The Stalinists Woo the Vet

(11 November 19464)


From Labor Action, Vol. 10 No. 45, 11 November 1946, p. 2.
Transcribed & marked up by Einde O’Callaghan for the ETOL.


Like the average militant worker, when the veteran begins to think seriously about polities, and the hypnotism of the Democratic and Republican parties wears off, he will often turn to the Communist Party. For him the Communist Party embodies that unclear but earnestly desired vision of a better world usually summed up in the word “socialism.”

Thanks to tradition, the anti-capitalist role of the “Communists” in Europe, certain seemingly progressive aspects of the CP program, and the crude election propaganda with which the nation was doused during the recent election campaign, the Stalinists have been made to look like very radical fellows.

And, indeed, on paper at least, it would seem to be true. In their pamphlet Who Ruptured Our Duck? they come out for the following immediate demands: low cost housing, maintenance of OPA rent ceilings, jobs for all, decent wages, a 65 cent minimum wage, a permanent FEPC, $25 a week unemployment compensation, a bonus, cash terminal leave payment, abolition of the draft, withdrawal of U.S. troops from all countries except Germany and Japan, cessation of the manufacture of atomic bombs, etc. The program is certainly nothing startling but it is beyond that of the capitalist parties.

For the realization of this program the creation of a third party is proposed. The final objective is stated to be socialism.

*

That would seem to be a pretty progressive program. It is – on paper. But that’s the program for the sheep. What the program is in practice is entirely another matter. It can be clearly seen in the events surrounding the recent Stalinist-led occupation of the State Senate chamber at Albany, New York.

Seventy-two veterans demanded in this demonstration that Governor Dewey call a special session of the legislature to appropriate $800,000,000 for desperately needed housing. Dewey naturally refused. The veterans then lamely concluded the demonstration by condemning Dewey and congratulating Mead, Dewey’s Democratic opponent for the governorship, “for his promise that if elected he would use most of the $517,000,000 state surplus for veterans’ housing.”
 

Offer Mead in Place of Dewey

Thus the veterans who had marched from the railroad station chanting “No more promises, we want homes” wound up supporting a promise – an election promise, at that! – by Mead on behalf of a party whose record on housing is not a whit superior to that of the Republicans.
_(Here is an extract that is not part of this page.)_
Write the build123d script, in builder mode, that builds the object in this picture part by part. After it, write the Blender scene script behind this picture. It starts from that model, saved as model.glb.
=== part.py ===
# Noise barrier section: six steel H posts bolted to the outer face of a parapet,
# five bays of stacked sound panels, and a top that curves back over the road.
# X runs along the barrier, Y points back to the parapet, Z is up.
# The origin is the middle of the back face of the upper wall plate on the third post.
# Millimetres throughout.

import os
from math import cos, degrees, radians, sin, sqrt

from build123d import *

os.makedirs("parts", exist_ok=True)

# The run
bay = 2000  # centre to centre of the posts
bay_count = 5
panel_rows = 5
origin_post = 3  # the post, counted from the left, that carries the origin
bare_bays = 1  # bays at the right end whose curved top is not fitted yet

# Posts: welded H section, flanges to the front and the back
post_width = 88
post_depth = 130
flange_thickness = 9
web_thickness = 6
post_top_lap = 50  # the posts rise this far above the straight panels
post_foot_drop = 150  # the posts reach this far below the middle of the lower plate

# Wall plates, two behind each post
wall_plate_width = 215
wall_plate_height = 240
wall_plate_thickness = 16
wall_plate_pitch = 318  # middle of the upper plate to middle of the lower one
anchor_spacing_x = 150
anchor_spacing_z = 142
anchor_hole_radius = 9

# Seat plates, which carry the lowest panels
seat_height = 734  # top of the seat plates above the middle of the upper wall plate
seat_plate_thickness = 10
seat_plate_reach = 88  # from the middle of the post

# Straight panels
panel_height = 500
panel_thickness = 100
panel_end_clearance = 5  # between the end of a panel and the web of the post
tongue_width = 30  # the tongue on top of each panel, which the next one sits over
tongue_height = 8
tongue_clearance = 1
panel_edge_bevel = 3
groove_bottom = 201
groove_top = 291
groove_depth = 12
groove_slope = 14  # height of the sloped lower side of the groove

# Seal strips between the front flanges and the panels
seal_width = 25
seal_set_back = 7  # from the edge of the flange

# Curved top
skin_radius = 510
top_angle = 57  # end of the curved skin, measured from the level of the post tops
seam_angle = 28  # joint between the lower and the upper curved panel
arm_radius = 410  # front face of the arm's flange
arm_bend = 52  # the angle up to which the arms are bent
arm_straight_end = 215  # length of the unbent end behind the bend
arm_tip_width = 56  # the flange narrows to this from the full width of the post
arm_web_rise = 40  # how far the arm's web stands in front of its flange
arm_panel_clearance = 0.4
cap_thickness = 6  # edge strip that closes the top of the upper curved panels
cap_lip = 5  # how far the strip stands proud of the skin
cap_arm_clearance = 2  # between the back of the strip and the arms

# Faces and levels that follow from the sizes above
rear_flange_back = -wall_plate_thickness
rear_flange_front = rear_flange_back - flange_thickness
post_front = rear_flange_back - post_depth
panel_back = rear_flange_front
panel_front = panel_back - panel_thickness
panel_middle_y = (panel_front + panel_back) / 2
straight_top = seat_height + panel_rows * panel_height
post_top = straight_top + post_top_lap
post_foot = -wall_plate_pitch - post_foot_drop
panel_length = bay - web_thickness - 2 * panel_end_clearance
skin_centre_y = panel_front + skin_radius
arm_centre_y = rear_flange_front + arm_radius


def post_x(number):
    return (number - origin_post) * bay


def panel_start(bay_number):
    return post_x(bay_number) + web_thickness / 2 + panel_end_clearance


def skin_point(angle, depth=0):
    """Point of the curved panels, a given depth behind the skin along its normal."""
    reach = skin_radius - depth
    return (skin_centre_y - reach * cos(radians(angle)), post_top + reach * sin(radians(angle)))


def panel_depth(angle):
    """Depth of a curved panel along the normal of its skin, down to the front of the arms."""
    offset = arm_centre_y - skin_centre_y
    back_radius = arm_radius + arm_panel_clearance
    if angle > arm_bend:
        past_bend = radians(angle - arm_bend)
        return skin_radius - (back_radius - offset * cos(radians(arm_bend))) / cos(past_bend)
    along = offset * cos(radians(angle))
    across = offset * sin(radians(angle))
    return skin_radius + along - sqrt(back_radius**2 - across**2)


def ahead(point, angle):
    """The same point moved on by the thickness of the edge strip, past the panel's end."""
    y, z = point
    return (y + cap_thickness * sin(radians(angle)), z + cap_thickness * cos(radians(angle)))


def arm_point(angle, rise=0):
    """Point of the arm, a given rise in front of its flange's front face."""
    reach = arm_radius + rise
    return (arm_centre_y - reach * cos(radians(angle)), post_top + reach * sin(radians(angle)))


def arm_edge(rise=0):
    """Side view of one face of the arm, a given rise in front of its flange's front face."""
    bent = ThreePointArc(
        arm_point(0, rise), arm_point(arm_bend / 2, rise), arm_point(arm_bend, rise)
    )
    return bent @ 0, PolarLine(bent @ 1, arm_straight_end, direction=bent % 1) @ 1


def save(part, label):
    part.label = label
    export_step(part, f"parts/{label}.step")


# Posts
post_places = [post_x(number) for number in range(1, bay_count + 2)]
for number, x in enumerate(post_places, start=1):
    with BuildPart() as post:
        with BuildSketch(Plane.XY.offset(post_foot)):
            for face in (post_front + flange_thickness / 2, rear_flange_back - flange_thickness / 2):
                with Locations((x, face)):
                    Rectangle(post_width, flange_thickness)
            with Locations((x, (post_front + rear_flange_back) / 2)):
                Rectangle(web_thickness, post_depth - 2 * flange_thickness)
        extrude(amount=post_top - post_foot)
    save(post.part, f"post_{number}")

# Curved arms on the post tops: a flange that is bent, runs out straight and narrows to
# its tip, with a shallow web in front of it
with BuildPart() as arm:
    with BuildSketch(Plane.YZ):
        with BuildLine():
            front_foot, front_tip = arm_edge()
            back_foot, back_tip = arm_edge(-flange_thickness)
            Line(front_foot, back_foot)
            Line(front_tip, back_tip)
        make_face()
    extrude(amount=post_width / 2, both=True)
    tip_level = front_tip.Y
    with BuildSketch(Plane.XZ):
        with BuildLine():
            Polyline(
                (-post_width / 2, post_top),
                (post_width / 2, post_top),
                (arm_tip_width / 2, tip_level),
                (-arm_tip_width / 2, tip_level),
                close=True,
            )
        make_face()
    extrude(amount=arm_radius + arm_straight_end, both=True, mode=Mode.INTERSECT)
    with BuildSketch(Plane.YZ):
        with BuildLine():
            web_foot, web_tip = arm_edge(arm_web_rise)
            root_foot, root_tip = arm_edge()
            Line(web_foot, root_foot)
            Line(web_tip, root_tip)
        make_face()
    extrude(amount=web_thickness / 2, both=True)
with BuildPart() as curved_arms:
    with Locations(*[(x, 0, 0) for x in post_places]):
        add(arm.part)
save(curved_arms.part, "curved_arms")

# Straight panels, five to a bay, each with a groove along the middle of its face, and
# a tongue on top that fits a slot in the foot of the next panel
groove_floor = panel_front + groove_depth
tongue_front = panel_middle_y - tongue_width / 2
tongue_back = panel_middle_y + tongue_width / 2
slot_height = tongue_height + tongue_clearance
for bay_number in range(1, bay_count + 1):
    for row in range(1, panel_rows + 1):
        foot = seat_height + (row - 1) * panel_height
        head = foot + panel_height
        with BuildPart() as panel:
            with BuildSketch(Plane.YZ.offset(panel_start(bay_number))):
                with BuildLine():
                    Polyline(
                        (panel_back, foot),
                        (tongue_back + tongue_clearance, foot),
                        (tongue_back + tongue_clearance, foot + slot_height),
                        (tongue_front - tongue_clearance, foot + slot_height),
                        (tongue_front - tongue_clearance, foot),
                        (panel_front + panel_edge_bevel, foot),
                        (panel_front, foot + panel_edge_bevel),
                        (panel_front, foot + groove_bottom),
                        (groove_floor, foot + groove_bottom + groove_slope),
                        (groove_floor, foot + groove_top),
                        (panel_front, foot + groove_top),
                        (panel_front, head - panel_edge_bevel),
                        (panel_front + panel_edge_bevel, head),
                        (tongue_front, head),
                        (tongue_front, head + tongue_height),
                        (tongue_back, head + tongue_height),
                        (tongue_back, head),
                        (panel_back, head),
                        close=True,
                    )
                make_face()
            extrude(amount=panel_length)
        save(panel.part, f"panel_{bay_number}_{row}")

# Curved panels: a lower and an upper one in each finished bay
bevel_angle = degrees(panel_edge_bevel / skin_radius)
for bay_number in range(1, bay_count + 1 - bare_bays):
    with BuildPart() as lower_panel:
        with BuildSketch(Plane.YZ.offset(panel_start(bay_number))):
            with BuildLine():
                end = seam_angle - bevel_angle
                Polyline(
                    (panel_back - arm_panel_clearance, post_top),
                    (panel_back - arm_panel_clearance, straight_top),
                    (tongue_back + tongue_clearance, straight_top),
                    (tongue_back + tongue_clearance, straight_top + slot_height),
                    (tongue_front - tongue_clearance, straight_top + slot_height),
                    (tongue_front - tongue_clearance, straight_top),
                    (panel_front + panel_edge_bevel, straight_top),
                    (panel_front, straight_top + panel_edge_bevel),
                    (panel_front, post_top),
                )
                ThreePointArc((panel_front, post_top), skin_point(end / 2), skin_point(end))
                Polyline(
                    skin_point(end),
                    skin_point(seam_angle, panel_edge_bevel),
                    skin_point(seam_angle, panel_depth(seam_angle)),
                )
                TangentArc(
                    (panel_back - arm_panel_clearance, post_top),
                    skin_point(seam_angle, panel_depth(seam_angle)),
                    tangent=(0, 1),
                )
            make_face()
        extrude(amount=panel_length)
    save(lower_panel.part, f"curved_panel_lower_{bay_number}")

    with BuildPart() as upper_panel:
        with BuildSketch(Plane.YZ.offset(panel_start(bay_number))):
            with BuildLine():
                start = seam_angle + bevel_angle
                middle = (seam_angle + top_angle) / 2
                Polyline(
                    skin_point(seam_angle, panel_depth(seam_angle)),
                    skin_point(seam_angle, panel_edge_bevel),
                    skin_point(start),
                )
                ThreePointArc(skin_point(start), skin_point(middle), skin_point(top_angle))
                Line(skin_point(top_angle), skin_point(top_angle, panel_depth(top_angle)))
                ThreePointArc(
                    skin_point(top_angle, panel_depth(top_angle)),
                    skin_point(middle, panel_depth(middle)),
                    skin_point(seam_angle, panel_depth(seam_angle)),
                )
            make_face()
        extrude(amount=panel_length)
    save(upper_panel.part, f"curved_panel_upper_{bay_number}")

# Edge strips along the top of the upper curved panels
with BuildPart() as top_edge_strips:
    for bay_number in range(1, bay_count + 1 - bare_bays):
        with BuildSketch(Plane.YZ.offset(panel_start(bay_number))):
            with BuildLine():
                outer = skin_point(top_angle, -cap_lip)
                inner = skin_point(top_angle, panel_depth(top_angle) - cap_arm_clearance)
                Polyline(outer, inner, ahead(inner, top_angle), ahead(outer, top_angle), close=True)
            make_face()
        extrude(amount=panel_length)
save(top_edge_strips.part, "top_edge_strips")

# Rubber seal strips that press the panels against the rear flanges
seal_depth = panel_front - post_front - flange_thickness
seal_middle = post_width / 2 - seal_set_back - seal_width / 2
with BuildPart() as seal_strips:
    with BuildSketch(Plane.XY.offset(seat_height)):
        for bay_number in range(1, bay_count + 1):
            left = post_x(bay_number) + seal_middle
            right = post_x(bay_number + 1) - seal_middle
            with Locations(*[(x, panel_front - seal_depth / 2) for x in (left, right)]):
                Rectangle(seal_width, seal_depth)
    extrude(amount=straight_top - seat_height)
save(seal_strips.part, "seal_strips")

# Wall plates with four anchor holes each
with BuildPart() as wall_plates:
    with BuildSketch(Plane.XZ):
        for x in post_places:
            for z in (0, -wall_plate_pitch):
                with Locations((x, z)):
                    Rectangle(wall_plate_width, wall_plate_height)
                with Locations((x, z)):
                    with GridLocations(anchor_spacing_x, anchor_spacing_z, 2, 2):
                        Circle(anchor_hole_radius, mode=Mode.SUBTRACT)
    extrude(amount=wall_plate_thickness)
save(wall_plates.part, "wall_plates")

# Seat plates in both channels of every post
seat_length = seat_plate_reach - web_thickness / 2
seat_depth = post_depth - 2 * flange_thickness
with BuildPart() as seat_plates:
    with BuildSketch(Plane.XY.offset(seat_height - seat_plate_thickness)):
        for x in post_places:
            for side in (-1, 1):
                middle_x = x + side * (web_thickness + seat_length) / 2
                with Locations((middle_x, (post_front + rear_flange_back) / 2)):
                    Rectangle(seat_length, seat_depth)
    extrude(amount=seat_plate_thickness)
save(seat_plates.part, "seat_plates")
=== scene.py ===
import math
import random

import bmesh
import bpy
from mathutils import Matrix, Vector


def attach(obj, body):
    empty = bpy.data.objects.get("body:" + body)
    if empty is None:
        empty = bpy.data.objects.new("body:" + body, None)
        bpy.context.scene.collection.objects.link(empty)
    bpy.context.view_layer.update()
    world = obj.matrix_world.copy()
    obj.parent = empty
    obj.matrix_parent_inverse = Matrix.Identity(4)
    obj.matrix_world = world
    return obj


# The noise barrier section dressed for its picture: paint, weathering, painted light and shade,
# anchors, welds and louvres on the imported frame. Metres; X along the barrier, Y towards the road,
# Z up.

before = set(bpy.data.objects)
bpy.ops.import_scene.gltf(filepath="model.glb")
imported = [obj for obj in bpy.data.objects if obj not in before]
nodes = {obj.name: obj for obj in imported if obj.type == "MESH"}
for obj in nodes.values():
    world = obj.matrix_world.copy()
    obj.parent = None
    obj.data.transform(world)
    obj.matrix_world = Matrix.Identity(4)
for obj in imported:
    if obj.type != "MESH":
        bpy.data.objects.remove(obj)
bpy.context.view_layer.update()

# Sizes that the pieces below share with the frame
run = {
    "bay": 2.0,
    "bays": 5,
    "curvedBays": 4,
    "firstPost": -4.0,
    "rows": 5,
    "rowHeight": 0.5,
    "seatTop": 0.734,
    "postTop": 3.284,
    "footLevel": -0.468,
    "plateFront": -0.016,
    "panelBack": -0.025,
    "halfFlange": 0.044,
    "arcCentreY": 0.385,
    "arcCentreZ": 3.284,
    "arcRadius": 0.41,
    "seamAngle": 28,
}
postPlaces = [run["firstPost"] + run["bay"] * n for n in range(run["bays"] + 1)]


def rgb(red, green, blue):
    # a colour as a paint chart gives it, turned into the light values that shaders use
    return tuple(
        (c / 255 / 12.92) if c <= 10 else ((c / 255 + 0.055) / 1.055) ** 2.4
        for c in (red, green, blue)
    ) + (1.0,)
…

This policy of support to the Democratic Party is a national one and is persisted in even where the very much embarrassed candidates repudiate the CP support in the vilest terms.
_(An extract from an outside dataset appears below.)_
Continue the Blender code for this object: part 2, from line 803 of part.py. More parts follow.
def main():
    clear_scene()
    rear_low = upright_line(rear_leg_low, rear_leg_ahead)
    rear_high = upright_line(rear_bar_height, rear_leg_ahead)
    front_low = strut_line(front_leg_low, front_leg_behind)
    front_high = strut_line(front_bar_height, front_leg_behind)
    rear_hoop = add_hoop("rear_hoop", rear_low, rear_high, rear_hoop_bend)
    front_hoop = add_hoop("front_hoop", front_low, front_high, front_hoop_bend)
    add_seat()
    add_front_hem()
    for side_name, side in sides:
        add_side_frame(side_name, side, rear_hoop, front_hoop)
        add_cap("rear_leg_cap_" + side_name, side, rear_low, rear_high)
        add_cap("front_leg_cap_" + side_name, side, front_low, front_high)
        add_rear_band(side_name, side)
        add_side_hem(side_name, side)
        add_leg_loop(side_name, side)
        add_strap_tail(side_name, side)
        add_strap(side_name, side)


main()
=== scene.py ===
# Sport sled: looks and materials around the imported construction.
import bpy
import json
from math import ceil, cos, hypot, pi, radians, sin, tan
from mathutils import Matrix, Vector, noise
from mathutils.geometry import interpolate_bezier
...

In other words, for all its avowed turn to socialism, guaranteed by the expulsion of the “right-winger” Browder and the elevation of Foster to the party leadership, the CP today serves as one of the props of one of the main capitalist parties of this country.

How did this come about?

*

Two facts have to be understood: (1) the CP is not a revolutionary socialist party, and (2) it serves only the interests of the bureaucracy in Russia. That is why it should be referred to as a Stalinist Party and not as a Communist one.

Right now the Russian bureaucrats, for all their apparent bluster, are interested in avoiding war against Russia. To achieve this they will use any forces of whatever character who may be opposed to current U.S. foreign policy or who are less ferocious in their attitude toward Russia than the rock-ribbed reactionaries.
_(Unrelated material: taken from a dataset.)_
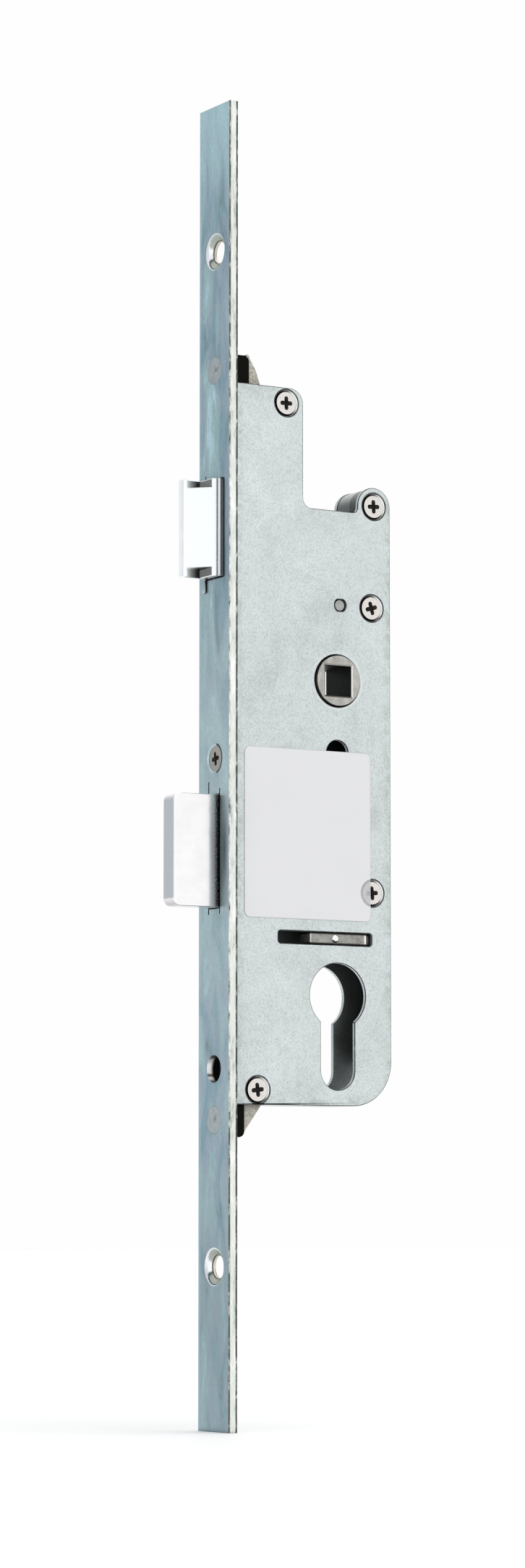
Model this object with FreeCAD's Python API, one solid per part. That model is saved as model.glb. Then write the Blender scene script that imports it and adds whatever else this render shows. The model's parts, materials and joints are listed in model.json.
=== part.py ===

That is why they support persons like Pepper, Ickes, or Wallace, and large sections of the Democratic Party. This explains their current anti-war stand. They are not opposed to war; they are opposed to the U.S. waging it against Russia. They’re not opposed to the use of the atomic bomb; they’re opposed to its exclusive possession by the United States. They are for the withdrawal of United States troops from abroad – but not of Russian troops. And so on ...

For the welfare of the United States vet they have very little interest. For them, their program of immediate demands which has been drawn up for the vet has nuisance value in mobilizing opposition to U.S. foreign policy in regard to Russia. And little more.
 

Tool of Russian Bureaucracy

The Stalinist Party is the tool of the Russian bureaucracy. In the period of the Hitler-Stalin pact the CP was opposed to the war. For the soldier they raised the slogan, “The Yanks are not coming!”

When Germany attacked Russia they overnight became the most brazen patriots. Now that the U.S. is orienting toward war with Russia they are again in opposition. At no time have the policies of the Stalinists served the interests of the American worker.

They do not fight for socialism.

They fight for bureaucratic collectivism, whose regime is as brutal as that of any capitalist one which has ever existed.